━━━━━ Records provided ━━━━━
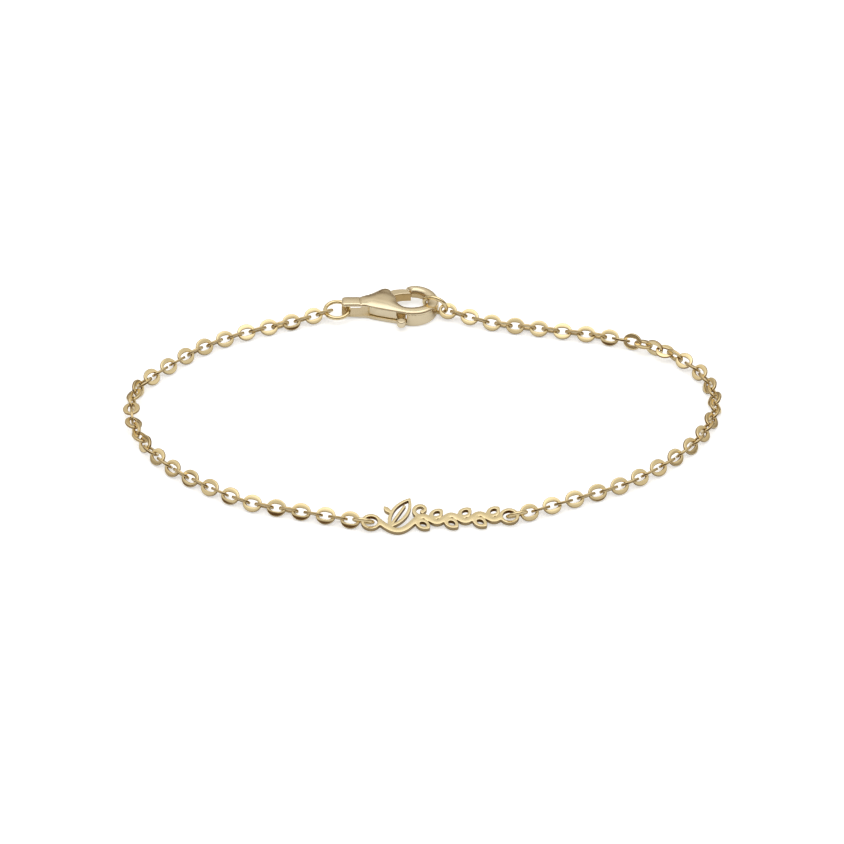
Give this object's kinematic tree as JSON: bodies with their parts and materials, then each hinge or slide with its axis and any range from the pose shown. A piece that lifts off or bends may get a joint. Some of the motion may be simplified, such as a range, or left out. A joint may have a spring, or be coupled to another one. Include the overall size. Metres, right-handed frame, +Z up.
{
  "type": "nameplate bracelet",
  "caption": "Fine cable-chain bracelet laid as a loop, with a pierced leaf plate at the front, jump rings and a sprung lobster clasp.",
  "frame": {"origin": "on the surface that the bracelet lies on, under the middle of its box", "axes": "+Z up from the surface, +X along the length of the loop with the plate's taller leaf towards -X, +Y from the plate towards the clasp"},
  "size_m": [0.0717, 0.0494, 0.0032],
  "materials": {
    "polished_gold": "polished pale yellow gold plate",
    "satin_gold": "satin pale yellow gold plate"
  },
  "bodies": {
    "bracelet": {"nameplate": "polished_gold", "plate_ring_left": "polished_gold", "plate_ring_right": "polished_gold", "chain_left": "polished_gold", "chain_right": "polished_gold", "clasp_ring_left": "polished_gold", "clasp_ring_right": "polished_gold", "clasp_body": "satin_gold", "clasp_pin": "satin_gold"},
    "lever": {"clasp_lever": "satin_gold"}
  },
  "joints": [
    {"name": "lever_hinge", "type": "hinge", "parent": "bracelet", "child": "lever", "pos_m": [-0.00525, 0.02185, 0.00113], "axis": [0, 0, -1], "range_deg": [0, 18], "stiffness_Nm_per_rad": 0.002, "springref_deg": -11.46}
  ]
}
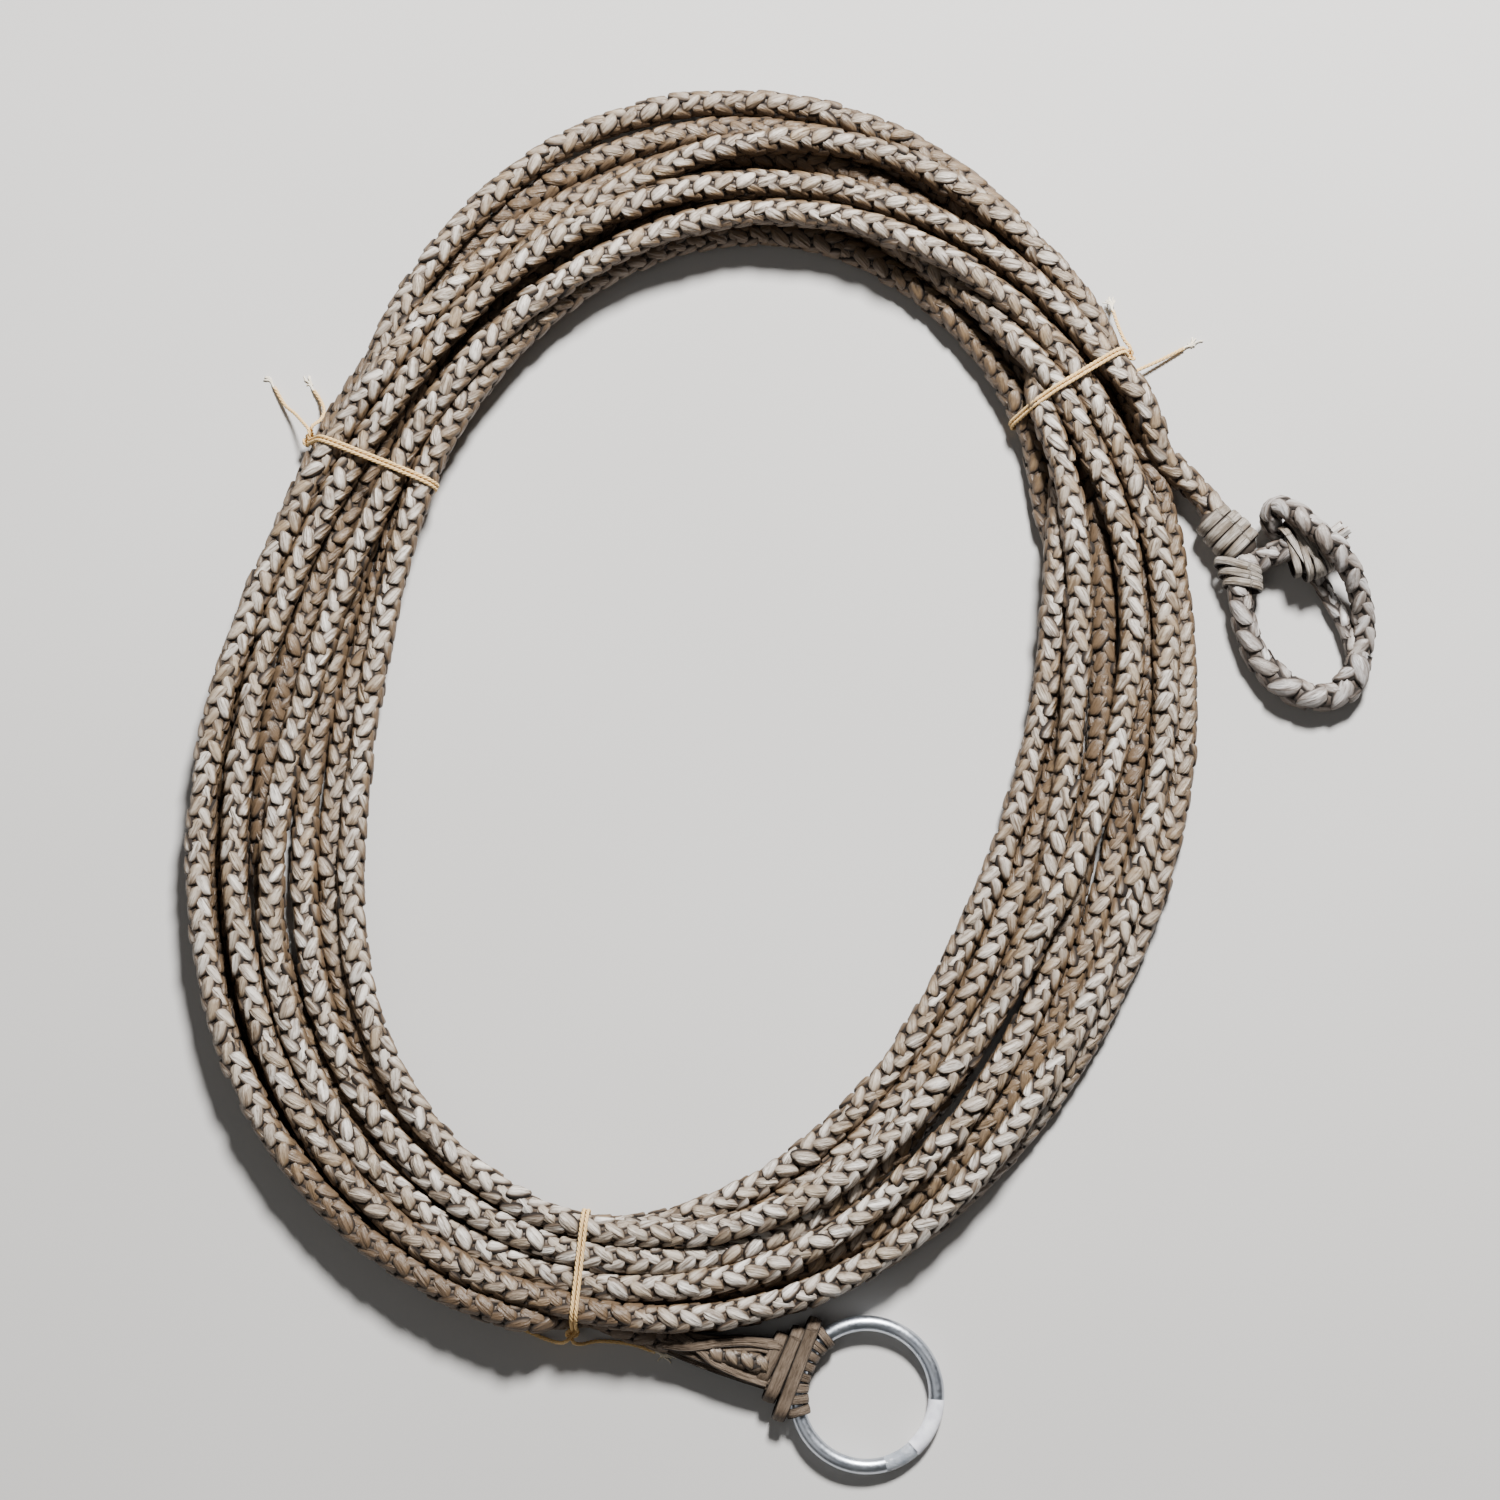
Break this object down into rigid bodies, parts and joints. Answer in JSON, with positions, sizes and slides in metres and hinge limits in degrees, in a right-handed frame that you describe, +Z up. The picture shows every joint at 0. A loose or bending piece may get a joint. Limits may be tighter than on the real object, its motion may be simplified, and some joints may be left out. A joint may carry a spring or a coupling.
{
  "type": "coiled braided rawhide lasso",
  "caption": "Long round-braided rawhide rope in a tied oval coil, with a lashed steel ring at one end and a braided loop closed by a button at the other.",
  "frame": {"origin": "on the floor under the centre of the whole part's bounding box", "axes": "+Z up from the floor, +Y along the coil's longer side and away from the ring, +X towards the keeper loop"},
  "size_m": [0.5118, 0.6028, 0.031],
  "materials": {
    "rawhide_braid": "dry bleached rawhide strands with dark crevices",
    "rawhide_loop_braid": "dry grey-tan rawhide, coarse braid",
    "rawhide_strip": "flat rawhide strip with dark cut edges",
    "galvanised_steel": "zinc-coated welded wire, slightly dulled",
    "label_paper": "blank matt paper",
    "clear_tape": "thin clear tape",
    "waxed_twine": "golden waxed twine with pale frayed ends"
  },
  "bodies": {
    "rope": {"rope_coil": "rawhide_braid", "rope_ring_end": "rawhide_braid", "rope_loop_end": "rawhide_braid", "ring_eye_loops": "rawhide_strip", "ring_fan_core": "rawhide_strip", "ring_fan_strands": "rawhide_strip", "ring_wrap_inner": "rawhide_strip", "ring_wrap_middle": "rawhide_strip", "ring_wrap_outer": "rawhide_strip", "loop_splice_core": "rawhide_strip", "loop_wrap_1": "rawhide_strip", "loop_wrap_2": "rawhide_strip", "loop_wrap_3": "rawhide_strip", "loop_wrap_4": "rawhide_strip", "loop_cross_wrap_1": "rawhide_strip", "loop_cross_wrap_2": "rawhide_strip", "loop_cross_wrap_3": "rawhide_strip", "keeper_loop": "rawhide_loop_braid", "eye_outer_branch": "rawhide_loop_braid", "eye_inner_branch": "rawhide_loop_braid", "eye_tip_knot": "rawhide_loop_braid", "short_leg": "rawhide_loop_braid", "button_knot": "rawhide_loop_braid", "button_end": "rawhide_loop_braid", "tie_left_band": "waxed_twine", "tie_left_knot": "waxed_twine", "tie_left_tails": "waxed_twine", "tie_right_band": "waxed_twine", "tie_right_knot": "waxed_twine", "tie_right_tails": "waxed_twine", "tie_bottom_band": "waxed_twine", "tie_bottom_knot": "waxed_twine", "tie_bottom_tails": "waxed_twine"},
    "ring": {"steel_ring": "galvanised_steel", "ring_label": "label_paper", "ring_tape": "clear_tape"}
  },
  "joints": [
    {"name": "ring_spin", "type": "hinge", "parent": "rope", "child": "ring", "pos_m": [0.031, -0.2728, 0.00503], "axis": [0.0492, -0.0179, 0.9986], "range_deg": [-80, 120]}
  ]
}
━━━━━
Write out the material exactly as given.

### Exercise answer
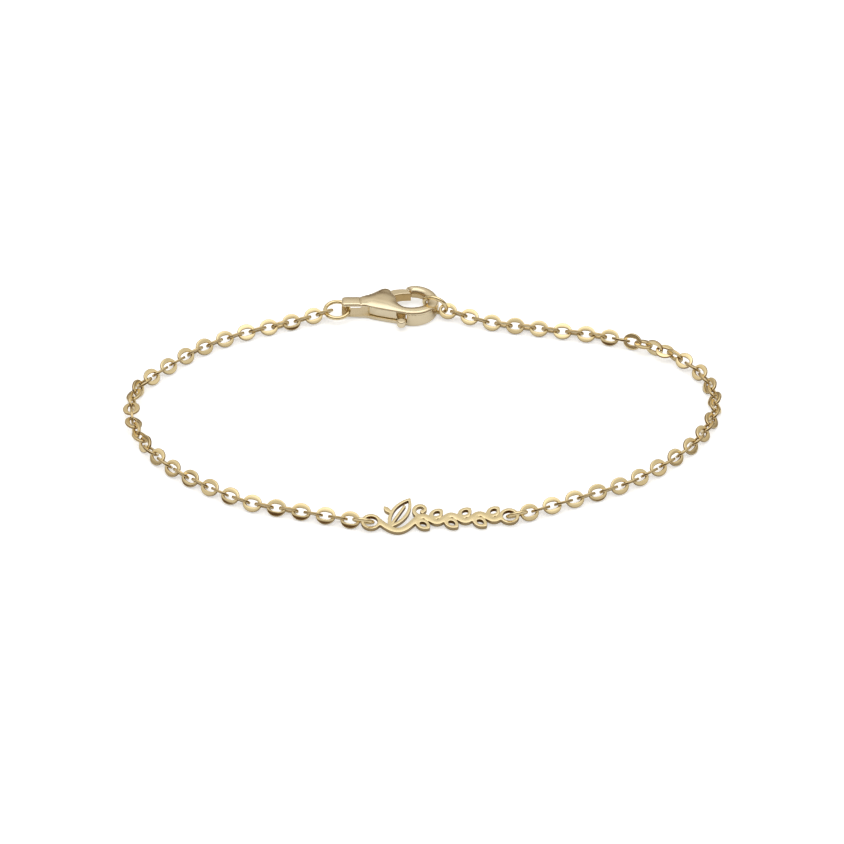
Give this object's kinematic tree as JSON: bodies with their parts and materials, then each hinge or slide with its axis and any range from the pose shown. A piece that lifts off or bends may get a joint. Some of the motion may be simplified, such as a range, or left out. A joint may have a spring, or be coupled to another one. Include the overall size. Metres, right-handed frame, +Z up.
{
  "type": "nameplate bracelet",
  "caption": "Fine cable-chain bracelet laid as a loop, with a pierced leaf plate at the front, jump rings and a sprung lobster clasp.",
  "frame": {"origin": "on the surface that the bracelet lies on, under the middle of its box", "axes": "+Z up from the surface, +X along the length of the loop with the plate's taller leaf towards -X, +Y from the plate towards the clasp"},
  "size_m": [0.0717, 0.0494, 0.0032],
  "materials": {
    "polished_gold": "polished pale yellow gold plate",
    "satin_gold": "satin pale yellow gold plate"
  },
  "bodies": {
    "bracelet": {"nameplate": "polished_gold", "plate_ring_left": "polished_gold", "plate_ring_right": "polished_gold", "chain_left": "polished_gold", "chain_right": "polished_gold", "clasp_ring_left": "polished_gold", "clasp_ring_right": "polished_gold", "clasp_body": "satin_gold", "clasp_pin": "satin_gold"},
    "lever": {"clasp_lever": "satin_gold"}
  },
  "joints": [
    {"name": "lever_hinge", "type": "hinge", "parent": "bracelet", "child": "lever", "pos_m": [-0.00525, 0.02185, 0.00113], "axis": [0, 0, -1], "range_deg": [0, 18], "stiffness_Nm_per_rad": 0.002, "springref_deg": -11.46}
  ]
}
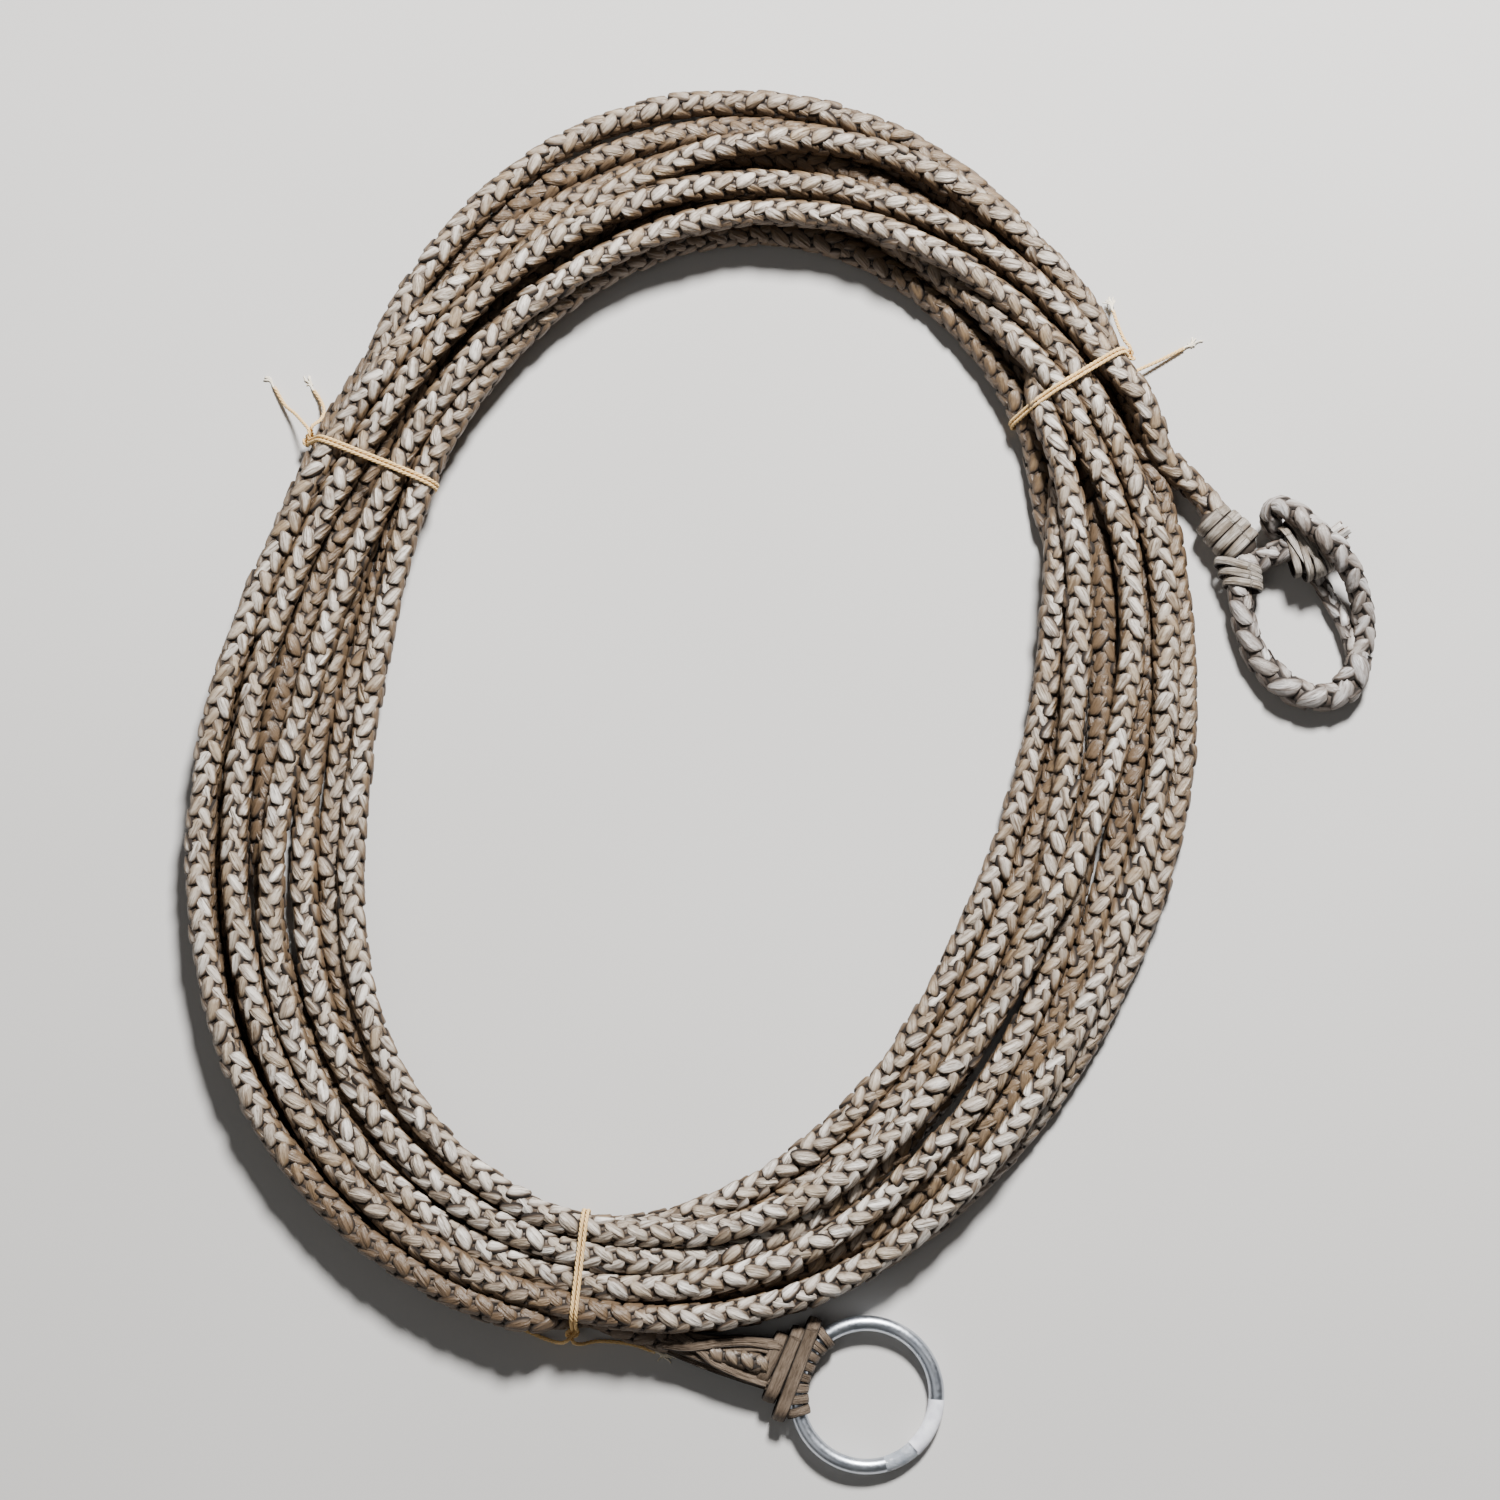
Break this object down into rigid bodies, parts and joints. Answer in JSON, with positions, sizes and slides in metres and hinge limits in degrees, in a right-handed frame that you describe, +Z up. The picture shows every joint at 0. A loose or bending piece may get a joint. Limits may be tighter than on the real object, its motion may be simplified, and some joints may be left out. A joint may carry a spring or a coupling.
{
  "type": "coiled braided rawhide lasso",
  "caption": "Long round-braided rawhide rope in a tied oval coil, with a lashed steel ring at one end and a braided loop closed by a button at the other.",
  "frame": {"origin": "on the floor under the centre of the whole part's bounding box", "axes": "+Z up from the floor, +Y along the coil's longer side and away from the ring, +X towards the keeper loop"},
  "size_m": [0.5118, 0.6028, 0.031],
  "materials": {
    "rawhide_braid": "dry bleached rawhide strands with dark crevices",
    "rawhide_loop_braid": "dry grey-tan rawhide, coarse braid",
    "rawhide_strip": "flat rawhide strip with dark cut edges",
    "galvanised_steel": "zinc-coated welded wire, slightly dulled",
    "label_paper": "blank matt paper",
    "clear_tape": "thin clear tape",
    "waxed_twine": "golden waxed twine with pale frayed ends"
  },
  "bodies": {
    "rope": {"rope_coil": "rawhide_braid", "rope_ring_end": "rawhide_braid", "rope_loop_end": "rawhide_braid", "ring_eye_loops": "rawhide_strip", "ring_fan_core": "rawhide_strip", "ring_fan_strands": "rawhide_strip", "ring_wrap_inner": "rawhide_strip", "ring_wrap_middle": "rawhide_strip", "ring_wrap_outer": "rawhide_strip", "loop_splice_core": "rawhide_strip", "loop_wrap_1": "rawhide_strip", "loop_wrap_2": "rawhide_strip", "loop_wrap_3": "rawhide_strip", "loop_wrap_4": "rawhide_strip", "loop_cross_wrap_1": "rawhide_strip", "loop_cross_wrap_2": "rawhide_strip", "loop_cross_wrap_3": "rawhide_strip", "keeper_loop": "rawhide_loop_braid", "eye_outer_branch": "rawhide_loop_braid", "eye_inner_branch": "rawhide_loop_braid", "eye_tip_knot": "rawhide_loop_braid", "short_leg": "rawhide_loop_braid", "button_knot": "rawhide_loop_braid", "button_end": "rawhide_loop_braid", "tie_left_band": "waxed_twine", "tie_left_knot": "waxed_twine", "tie_left_tails": "waxed_twine", "tie_right_band": "waxed_twine", "tie_right_knot": "waxed_twine", "tie_right_tails": "waxed_twine", "tie_bottom_band": "waxed_twine", "tie_bottom_knot": "waxed_twine", "tie_bottom_tails": "waxed_twine"},
    "ring": {"steel_ring": "galvanised_steel", "ring_label": "label_paper", "ring_tape": "clear_tape"}
  },
  "joints": [
    {"name": "ring_spin", "type": "hinge", "parent": "rope", "child": "ring", "pos_m": [0.031, -0.2728, 0.00503], "axis": [0.0492, -0.0179, 0.9986], "range_deg": [-80, 120]}
  ]
}